= Data extract =
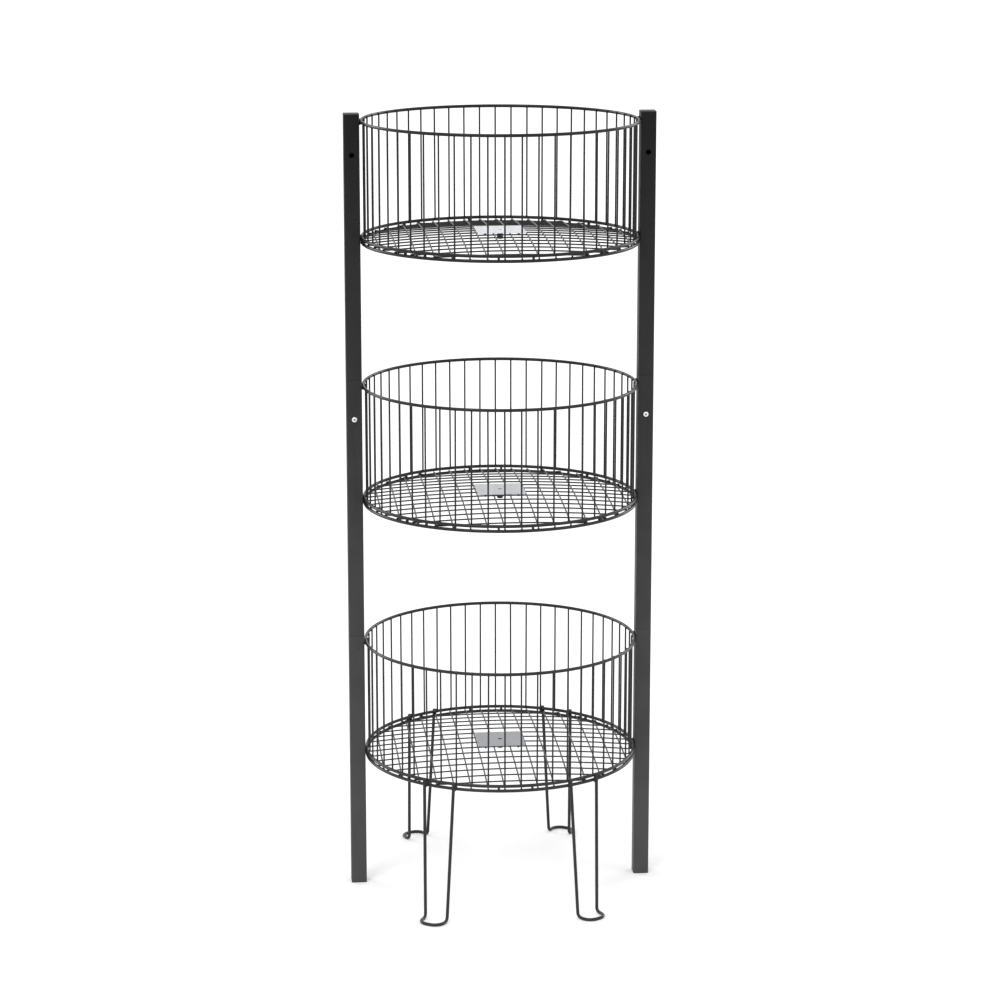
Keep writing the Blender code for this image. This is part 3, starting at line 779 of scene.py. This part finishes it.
def makeSocket(tier):
    # turned from its outline, with a threaded bore, and a collar that fills the plate's hole
    low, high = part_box(f"{tier}_plate_socket")
    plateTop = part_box(f"{tier}_centre_plate")[1].z
    outer = high.x
    bore = socket["bore"] / 2
    collar = socket["collar"] / 2
    edge = socket["chamfer"]
    rim = plateTop - edge
    outline = [(bore, rim - edge / 2), (bore + edge / 2, rim), (collar - edge / 2, rim),
               (collar, rim - edge / 2), (collar, high.z), (outer - edge, high.z),
               (outer, high.z - edge), (outer, low.z + edge), (outer - edge, low.z),
               (bore + edge, low.z)]
    z = low.z + edge
    while z < rim - edge - socket["pitch"]:
        outline.append((bore, z))
        outline.append((bore + socket["threadDepth"], z + socket["pitch"] / 2))
        z += socket["pitch"]
    outline.append((bore, z))
    bm = bmesh.new()
    verts = [bm.verts.new((radius, 0, height)) for radius, height in outline]
    edges = [bm.edges.new(pair) for pair in zip(verts, verts[1:] + verts[:1])]
    bmesh.ops.spin(bm, geom=verts + edges, cent=(0, 0, 0), axis=(0, 0, 1), angle=2 * math.pi,
                   steps=socket["sides"], use_merge=True)
    newPiece(f"{tier}_socket", bm, socketSteel, f"{tier}_tier",
             [f"{tier}_plate_socket"])


# Posts, sleeves, screws and end caps

backward = Vector((0, 1, 0))                 # from the front into a post
tube = {"corner": 0.0027, "cornerSegments": 5, "wall": 0.0015, "ease": 0.00035}
holes = {"middle": 0.0056, "top": 0.0102}    # in the front wall of these tiers' posts
countersink = {"width": 0.0128, "depth": 0.0011}     # of the top tier's holes
fixingDrop = 0.078                           # post top down to its screw or hole
sleeve = {"corner": 0.0018, "cornerSegments": 4, "wall": 0.0015, "ease": 0.0003}


def makePost(tier, side):
    node = f"{tier}_post_{side}"
    low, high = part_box(node)
    bm = roundedBlock(low, high, tube["corner"], tube["cornerSegments"])
    openEnds(bm, low.z, high.z)
    cutters = []
    if tier in holes:
        place = Vector(((low.x + high.x) / 2, low.y, high.z - fixingDrop))
        cutters = [bar(place, backward, holes[tier], 4 * tube["wall"])]
    if tier == "top":
        width, depth = countersink["width"], countersink["depth"]
        cutters.append(bar(place, backward, width + 2 * depth, 2 * depth,
                           farDiameter=width - 2 * depth))
    mesh = cutAndEase(node, bm, cutters, tube["wall"], tube["ease"])
    dressPiece(f"{node}_tube", mesh, postCoat, f"{tier}_tier", [node])


def makeSleeve(level, side):
    node = f"{level}_sleeve_{side}"
    low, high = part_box(node)
    bm = roundedBlock(low, high, sleeve["corner"], sleeve["cornerSegments"])
    openEnds(bm, low.z, high.z)
    mesh = cutAndEase(node, bm, (), sleeve["wall"], sleeve["ease"])
    dressPiece(f"{node}_tube", mesh, sleeveSteel, node, [node])


screw = {"head": 0.011, "height": 0.0034, "edge": 0.0014, "flat": 0.006, "crownSteps": 6,
         "shank": 0.005, "shankDepth": 0.0017, "recess": 0.0052, "depth": 0.0024, "hardEdge": 35}


def makeScrew(side):
    # a button head with a six-sided recess, turned about its own axis and laid on the post
    low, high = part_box(f"clamp_screw_{side}")
    middle = (low + high) / 2
    head = screw["head"] / 2
    flat = screw["flat"] / 2
    rise = screw["height"] - screw["edge"]
    shank = screw["shank"] / 2
    outline = [(0, screw["height"])]
    for step in range(screw["crownSteps"] + 1):
        angle = math.pi / 2 * step / screw["crownSteps"]
        outline.append((flat + (head - flat) * math.sin(angle),
                        screw["edge"] + rise * math.cos(angle)))
    outline += [(head, 0.0), (shank, 0.0), (shank, -screw["shankDepth"]),
                (0, -screw["shankDepth"])]
    bm = bmesh.new()
    verts = [bm.verts.new((radius, 0, height)) for radius, height in outline]
    edges = [bm.edges.new(pair) for pair in zip(verts, verts[1:])]
    bmesh.ops.spin(bm, geom=verts + edges, cent=(0, 0, 0), axis=(0, 0, 1), angle=2 * math.pi,
                   steps=roundSides, use_merge=True)
    bmesh.ops.remove_doubles(bm, verts=bm.verts[:], dist=tiny)
    # the crown's flat is made one face, so that the recess cuts it cleanly
    centre = [vert for vert in bm.verts
              if vert.co.z > screw["edge"] and vert.co.xy.length < tiny]
    bmesh.ops.dissolve_verts(bm, verts=centre)
    lay = Matrix.Translation((middle.x, low.y + screw["height"], middle.z)) @ Matrix.Rotation(
        math.pi / 2, 4, "X")
    bmesh.ops.transform(bm, matrix=lay, verts=bm.verts[:])
    recess = bar(Vector((middle.x, low.y, middle.z)), backward, screw["recess"],
                 2 * screw["depth"], 6)
    name = f"clamp_screw_{side}_head"
    mesh = cutAndEase(name, bm, [recess])
    dressPiece(name, mesh, screwNickel, "middle_tier", [f"clamp_screw_{side}"],
               screw["hardEdge"])


cap = {"corner": 0.0027, "cornerSegments": 6, "thickness": 0.002, "ease": 0.0007,
       "easeSegments": 4, "stemGap": 0.0003, "stemCorner": 0.0012, "stemSegments": 3}


def makeCap(side):
    # the cover on a post's end, over the stem that grips its bore
    low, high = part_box(f"top_cap_{side}")
    lift = high.z - cap["thickness"]
    bm = roundedBlock(Vector((low.x, low.y, lift)), high, cap["corner"], cap["cornerSegments"])
    rim = [edge for edge in bm.edges
           if all(abs(vert.co.z - high.z) < tiny for vert in edge.verts)]
    bmesh.ops.bevel(bm, geom=rim, offset=cap["ease"], segments=cap["easeSegments"],
                    profile=0.5, affect="EDGES", material=-1)
    gap = tube["wall"] + cap["stemGap"]
    inset = Vector((gap, gap, 0))
    stem = roundedBlock(low + inset, Vector((high.x, high.y, lift)) - inset,
                        cap["stemCorner"], cap["stemSegments"])
    spare = bpy.data.meshes.new("stem")
    stem.to_mesh(spare)
    stem.free()
    bm.from_mesh(spare)
    bpy.data.meshes.remove(spare)
    newPiece(f"top_cap_{side}_cover", bm, blackPlastic, "top_tier",
             [f"top_cap_{side}"])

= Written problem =
Quote every line of the data, word for word.

= Written response =
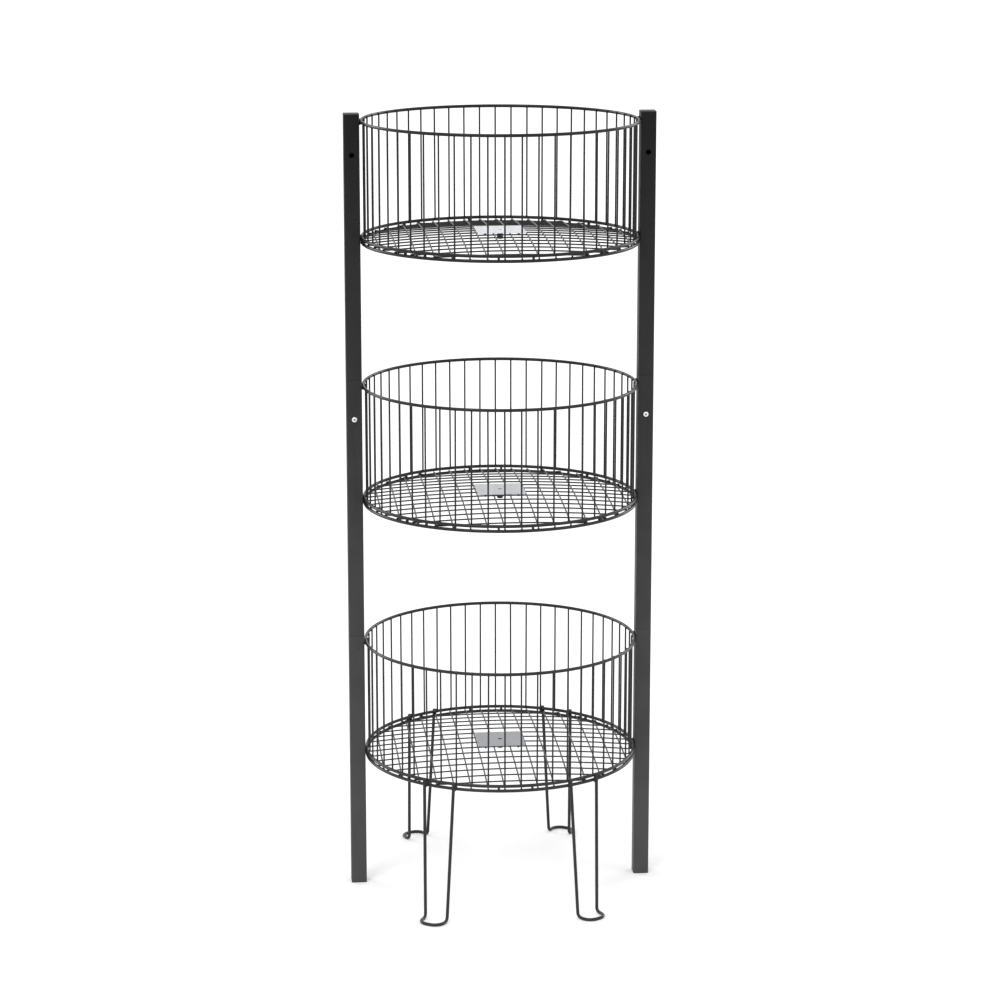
Keep writing the Blender code for this image. This is part 3, starting at line 779 of scene.py. This part finishes it.
def makeSocket(tier):
    # turned from its outline, with a threaded bore, and a collar that fills the plate's hole
    low, high = part_box(f"{tier}_plate_socket")
    plateTop = part_box(f"{tier}_centre_plate")[1].z
    outer = high.x
    bore = socket["bore"] / 2
    collar = socket["collar"] / 2
    edge = socket["chamfer"]
    rim = plateTop - edge
    outline = [(bore, rim - edge / 2), (bore + edge / 2, rim), (collar - edge / 2, rim),
               (collar, rim - edge / 2), (collar, high.z), (outer - edge, high.z),
               (outer, high.z - edge), (outer, low.z + edge), (outer - edge, low.z),
               (bore + edge, low.z)]
    z = low.z + edge
    while z < rim - edge - socket["pitch"]:
        outline.append((bore, z))
        outline.append((bore + socket["threadDepth"], z + socket["pitch"] / 2))
        z += socket["pitch"]
    outline.append((bore, z))
    bm = bmesh.new()
    verts = [bm.verts.new((radius, 0, height)) for radius, height in outline]
    edges = [bm.edges.new(pair) for pair in zip(verts, verts[1:] + verts[:1])]
    bmesh.ops.spin(bm, geom=verts + edges, cent=(0, 0, 0), axis=(0, 0, 1), angle=2 * math.pi,
                   steps=socket["sides"], use_merge=True)
    newPiece(f"{tier}_socket", bm, socketSteel, f"{tier}_tier",
             [f"{tier}_plate_socket"])


# Posts, sleeves, screws and end caps

backward = Vector((0, 1, 0))                 # from the front into a post
tube = {"corner": 0.0027, "cornerSegments": 5, "wall": 0.0015, "ease": 0.00035}
holes = {"middle": 0.0056, "top": 0.0102}    # in the front wall of these tiers' posts
countersink = {"width": 0.0128, "depth": 0.0011}     # of the top tier's holes
fixingDrop = 0.078                           # post top down to its screw or hole
sleeve = {"corner": 0.0018, "cornerSegments": 4, "wall": 0.0015, "ease": 0.0003}


def makePost(tier, side):
    node = f"{tier}_post_{side}"
    low, high = part_box(node)
    bm = roundedBlock(low, high, tube["corner"], tube["cornerSegments"])
    openEnds(bm, low.z, high.z)
    cutters = []
    if tier in holes:
        place = Vector(((low.x + high.x) / 2, low.y, high.z - fixingDrop))
        cutters = [bar(place, backward, holes[tier], 4 * tube["wall"])]
    if tier == "top":
        width, depth = countersink["width"], countersink["depth"]
        cutters.append(bar(place, backward, width + 2 * depth, 2 * depth,
                           farDiameter=width - 2 * depth))
    mesh = cutAndEase(node, bm, cutters, tube["wall"], tube["ease"])
    dressPiece(f"{node}_tube", mesh, postCoat, f"{tier}_tier", [node])


def makeSleeve(level, side):
    node = f"{level}_sleeve_{side}"
    low, high = part_box(node)
    bm = roundedBlock(low, high, sleeve["corner"], sleeve["cornerSegments"])
    openEnds(bm, low.z, high.z)
    mesh = cutAndEase(node, bm, (), sleeve["wall"], sleeve["ease"])
    dressPiece(f"{node}_tube", mesh, sleeveSteel, node, [node])


screw = {"head": 0.011, "height": 0.0034, "edge": 0.0014, "flat": 0.006, "crownSteps": 6,
         "shank": 0.005, "shankDepth": 0.0017, "recess": 0.0052, "depth": 0.0024, "hardEdge": 35}


def makeScrew(side):
    # a button head with a six-sided recess, turned about its own axis and laid on the post
    low, high = part_box(f"clamp_screw_{side}")
    middle = (low + high) / 2
    head = screw["head"] / 2
    flat = screw["flat"] / 2
    rise = screw["height"] - screw["edge"]
    shank = screw["shank"] / 2
    outline = [(0, screw["height"])]
    for step in range(screw["crownSteps"] + 1):
        angle = math.pi / 2 * step / screw["crownSteps"]
        outline.append((flat + (head - flat) * math.sin(angle),
                        screw["edge"] + rise * math.cos(angle)))
    outline += [(head, 0.0), (shank, 0.0), (shank, -screw["shankDepth"]),
                (0, -screw["shankDepth"])]
    bm = bmesh.new()
    verts = [bm.verts.new((radius, 0, height)) for radius, height in outline]
    edges = [bm.edges.new(pair) for pair in zip(verts, verts[1:])]
    bmesh.ops.spin(bm, geom=verts + edges, cent=(0, 0, 0), axis=(0, 0, 1), angle=2 * math.pi,
                   steps=roundSides, use_merge=True)
    bmesh.ops.remove_doubles(bm, verts=bm.verts[:], dist=tiny)
    # the crown's flat is made one face, so that the recess cuts it cleanly
    centre = [vert for vert in bm.verts
              if vert.co.z > screw["edge"] and vert.co.xy.length < tiny]
    bmesh.ops.dissolve_verts(bm, verts=centre)
    lay = Matrix.Translation((middle.x, low.y + screw["height"], middle.z)) @ Matrix.Rotation(
        math.pi / 2, 4, "X")
    bmesh.ops.transform(bm, matrix=lay, verts=bm.verts[:])
    recess = bar(Vector((middle.x, low.y, middle.z)), backward, screw["recess"],
                 2 * screw["depth"], 6)
    name = f"clamp_screw_{side}_head"
    mesh = cutAndEase(name, bm, [recess])
    dressPiece(name, mesh, screwNickel, "middle_tier", [f"clamp_screw_{side}"],
               screw["hardEdge"])


cap = {"corner": 0.0027, "cornerSegments": 6, "thickness": 0.002, "ease": 0.0007,
       "easeSegments": 4, "stemGap": 0.0003, "stemCorner": 0.0012, "stemSegments": 3}


def makeCap(side):
    # the cover on a post's end, over the stem that grips its bore
    low, high = part_box(f"top_cap_{side}")
    lift = high.z - cap["thickness"]
    bm = roundedBlock(Vector((low.x, low.y, lift)), high, cap["corner"], cap["cornerSegments"])
    rim = [edge for edge in bm.edges
           if all(abs(vert.co.z - high.z) < tiny for vert in edge.verts)]
    bmesh.ops.bevel(bm, geom=rim, offset=cap["ease"], segments=cap["easeSegments"],
                    profile=0.5, affect="EDGES", material=-1)
    gap = tube["wall"] + cap["stemGap"]
    inset = Vector((gap, gap, 0))
    stem = roundedBlock(low + inset, Vector((high.x, high.y, lift)) - inset,
                        cap["stemCorner"], cap["stemSegments"])
    spare = bpy.data.meshes.new("stem")
    stem.to_mesh(spare)
    stem.free()
    bm.from_mesh(spare)
    bpy.data.meshes.remove(spare)
    newPiece(f"top_cap_{side}_cover", bm, blackPlastic, "top_tier",
             [f"top_cap_{side}"])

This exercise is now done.